Santa Maddalena: the Tuscan retreat that inspired Bernardo Bertolucci, Bruce Chatwin and more

Refuge, confessional, sanctuary: Santa Maddalena has been called many things. Hidden beyond the village of Donnini, just half an hour from Florence, Italy, this creative retreat in the Tuscan countryside has been inspiring writers and filmmakers since 1967. Everyone from Bernardo Bertolucci to Bruce Chatwin has called it home, and it continues to provide an environment of quiet contemplation for novelists, poets and directors to this day.

“The place is very unexpected,” Bertolucci said of Santa Maddalena. “You drive from Donnini, a little village, on a very uncomfortable road. You get to a wood, and then there is a wall covered with leaves, and somewhere in the wall a little door, and maybe in the door there is Beatrice waiting for you…”

Beatrice Monti della Corte grew up on Capri in the Bay of Naples. As an adolescent, she befriended the various intellectuals who found themselves drawn to the island’s rugged shores. In 1955, she founded the Galleria Dell’Ariete in Milan, where she exhibited Francis Bacon, Antoni Tàpies, Lucio Fontana, Robert Rauschenberg, Sam Francis, Castellani and Manzoni.

Then, in 1967, she married filmmaker, broadcaster and author of over 20 novels Gregor von Rezzori. That same year, she and her husband ventured to Tuscany, where they happened upon a lonely stone tower laced with ivy. After lovingly restoring the house and tower to its former glory, Santa Maddalena was born. For 30 years, it was their haven. Perched above a wooded ravine filled with oak and chestnut, it offered complete seclusion from the outside world.

“We know that love affairs—apart from pleasure, a swiftly beating heart, and occasional moments of pure exaltation—can also give us anxiety, depression, sometimes even rage,” Beatrice wrote in her book, A Tower in Tuscany. “I have received all that from my house as well…. Ours is a love affair that started in 1967, when my husband, Grisha, and I saw it for the first time.”

Bruce Chatwin – author of Songlines, In Patagonia and On The Black Hill – was a regular visitor to Beatricia and Gregor’s Tuscan home. When he wasn’t travelling, he hauled up in their tower, where he would write well into the gloaming hour.

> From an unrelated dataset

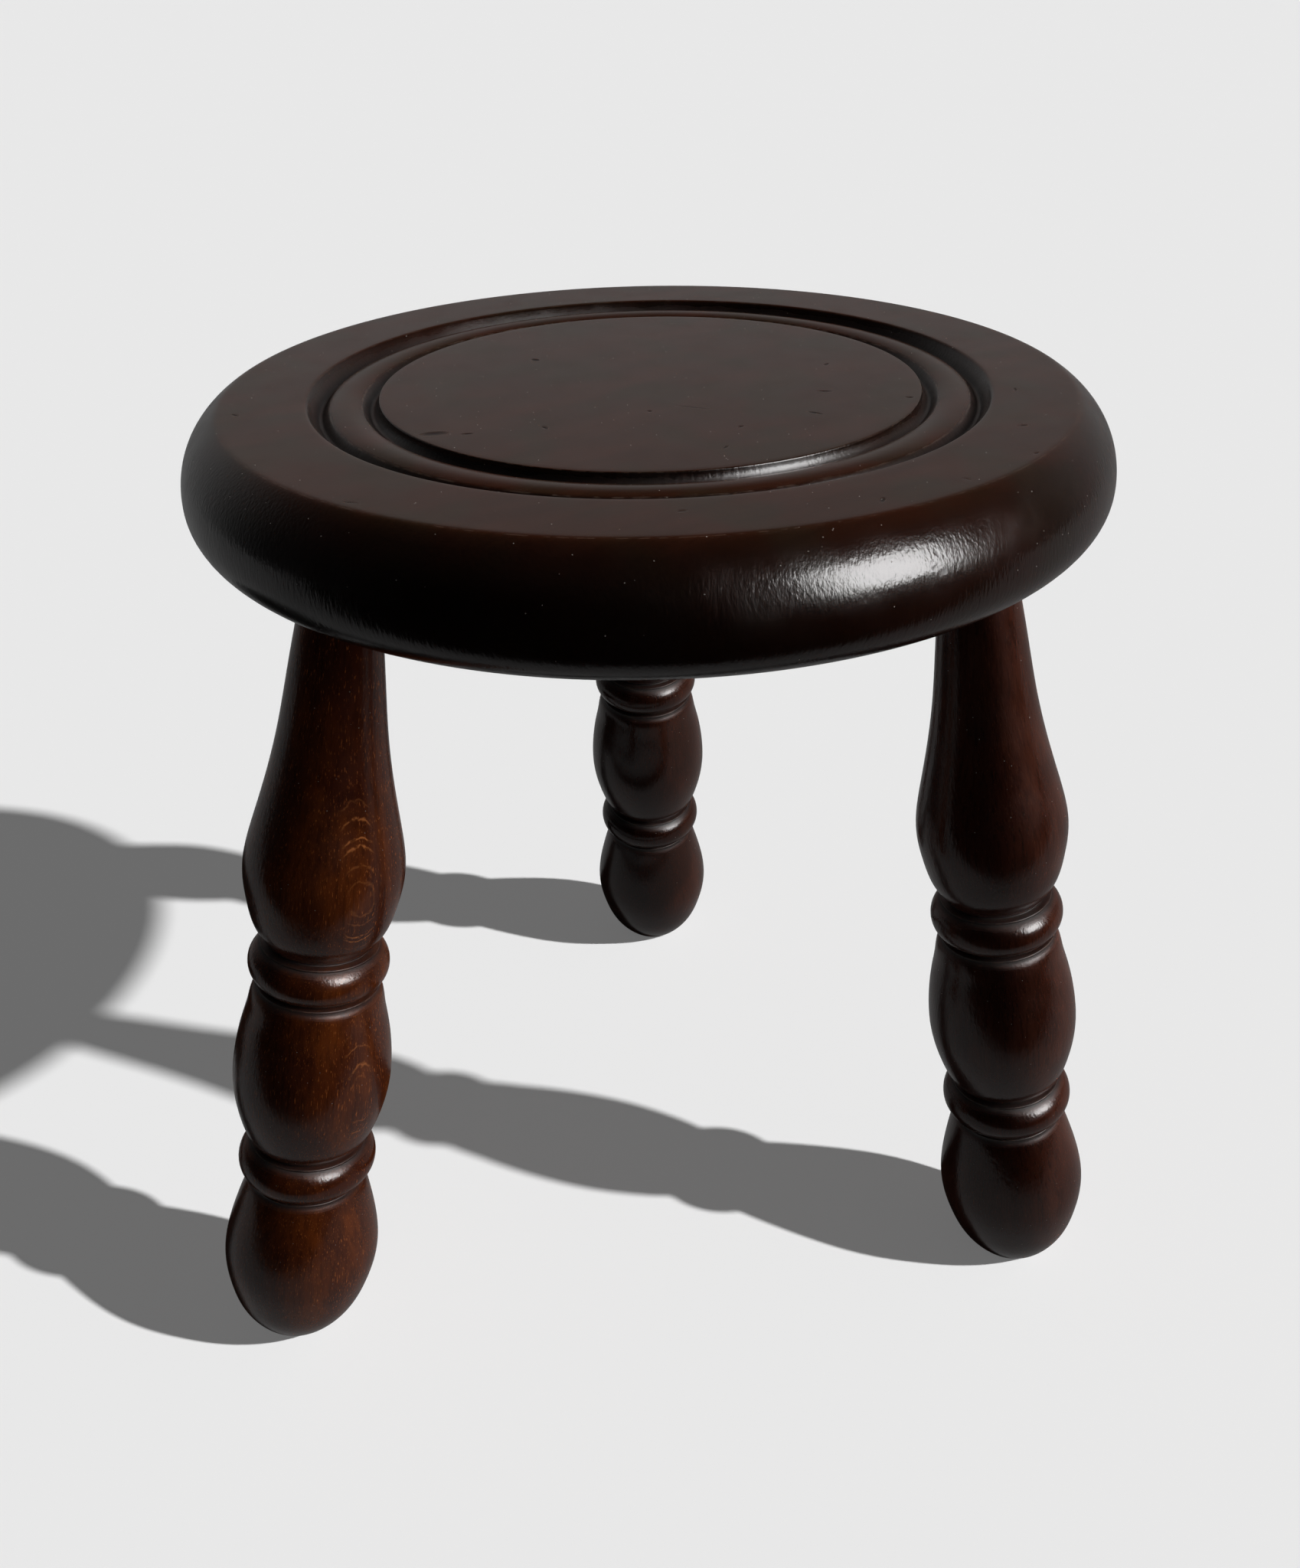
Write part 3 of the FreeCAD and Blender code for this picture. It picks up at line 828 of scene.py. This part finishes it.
@dataclass
class TurnedLeg:
    """One leg, turned between centres: tenon, baluster, bead, vase, bead and egg-shaped foot.

    Its own frame lies on its axis at the seat's underside, Z up the axis and X to the outside.
    Stations are measured down the axis from there. A flat fillet with a thin arris leads from
    each groove to the member under it.
    """

    name: LegName
    ring_radius: float = 103.4                  # stool's axis to a leg's, at the seat's underside
    tenon_radius: float = 10.0
    tenon_chamfer: float = 1.0
    tenon_shank: float = 3.0
    mortise_radius: float = 10.1
    mortise_level: float = 24.7                 # its highest edge, over the seat's underside
    mortise_end_gap: float = 1.0
    mortise_overrun: float = 6.0
    kerf_stop: float = 5.0                      # end of the saw cut, over the seat's underside
    kerf_tail: float = 3.0                      # its even stretch, past the wedge's tip
    kerf_width: float = 1.0
    kerf_mouth: float = 3.0
    kerf_azimuth: float = 30.0                  # way that the wedge opens it, about the stool's Z
    baluster_length: float = 122.8
    vase_top: float = 141.8
    vase_length: float = 65.4
    foot_top: float = 223.2
    foot_length: float = 78.4
    baluster_belly: float = 24.5                # radii from here on
    vase_belly: float = 25.7
    foot_belly: float = 26.2
    toe: float = 2.0
    upper_bead_at: float = 134.1
    upper_bead: float = 22.25
    upper_bead_bend: float = 7.8                # radius of the bead's own round
    lower_bead_at: float = 215.1
    lower_bead: float = 23.05
    lower_bead_bend: float = 8.3
    bead_reach: float = 58.0                    # degrees of the round, each way from its crown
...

“I have tried to write in such places as an African mud hut (with a wet towel tied on my head), an Athonite monastery, a writers’ colony, a moorland cottage, even a tent,” Chatwin writes in What Am I Doing Here? “But whenever the dust storms come, the rainy season sets in, or a pneumatic drill destroys all hope of concentration, I curse myself and ask: what am I doing here? Why am I not at the Tower?”

Chatwin’s love of Santa Maddalena caused Beatrice to question whether the house and grounds might be put to better use. So, when Gregor died in 1993, she set to work on creating the Santa Maddalena Foundation, a place that offers writers the chance to work in the most tranquil environment imaginable. So far, it has hosted over 170 guests, including Zadie Smith, Michael Cunningham, Edmund White and Michael Ondaatje.

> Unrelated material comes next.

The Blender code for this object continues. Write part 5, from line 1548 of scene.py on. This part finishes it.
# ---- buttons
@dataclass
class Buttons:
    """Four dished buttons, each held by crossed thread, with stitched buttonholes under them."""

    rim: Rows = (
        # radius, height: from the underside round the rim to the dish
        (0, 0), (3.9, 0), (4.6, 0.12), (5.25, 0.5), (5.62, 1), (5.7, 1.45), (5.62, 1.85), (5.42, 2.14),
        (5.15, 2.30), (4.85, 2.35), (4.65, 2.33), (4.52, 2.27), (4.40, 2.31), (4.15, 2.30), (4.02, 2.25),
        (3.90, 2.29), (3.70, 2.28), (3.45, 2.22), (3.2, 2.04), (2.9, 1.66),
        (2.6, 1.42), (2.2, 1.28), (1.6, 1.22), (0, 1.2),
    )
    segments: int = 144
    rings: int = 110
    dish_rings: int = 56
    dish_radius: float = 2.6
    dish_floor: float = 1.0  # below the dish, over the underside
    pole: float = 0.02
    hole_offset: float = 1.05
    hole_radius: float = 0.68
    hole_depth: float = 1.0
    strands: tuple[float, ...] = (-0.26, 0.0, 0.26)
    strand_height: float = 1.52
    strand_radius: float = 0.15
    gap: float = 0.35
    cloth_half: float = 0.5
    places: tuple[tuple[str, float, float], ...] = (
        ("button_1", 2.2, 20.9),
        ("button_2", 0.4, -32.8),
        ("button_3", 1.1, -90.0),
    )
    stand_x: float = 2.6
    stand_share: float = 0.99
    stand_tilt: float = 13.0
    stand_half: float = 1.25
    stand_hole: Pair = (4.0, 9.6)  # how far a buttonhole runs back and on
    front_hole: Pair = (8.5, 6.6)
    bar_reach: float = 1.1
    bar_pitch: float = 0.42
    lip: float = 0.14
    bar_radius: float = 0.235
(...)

Santa Maddelena has also hosted the likes of Ralph Fiennes, who was invited to stay in the tower after being introduced to Beatrice and Gregor while filming The English Patient.

Fiennes recalled: “We were filming, I think, in Viareggio and on the Sunday, when we were not working, we drove over, and I remember the journey down the track to the house and being greeted by Gregor and Beatrice, and this extraordinary atmosphere of this hidden jewel of a house on this Tuscan hillside.

“I remember the charm, of Gregor and Beatrice I remember this extraordinary atmosphere. Unique. Like a concentration of energy that two people have created in one house. Beautiful things – beautiful objects – but a place where you immediately felt that the rest of the world disappeared. Something like a sanctuary.”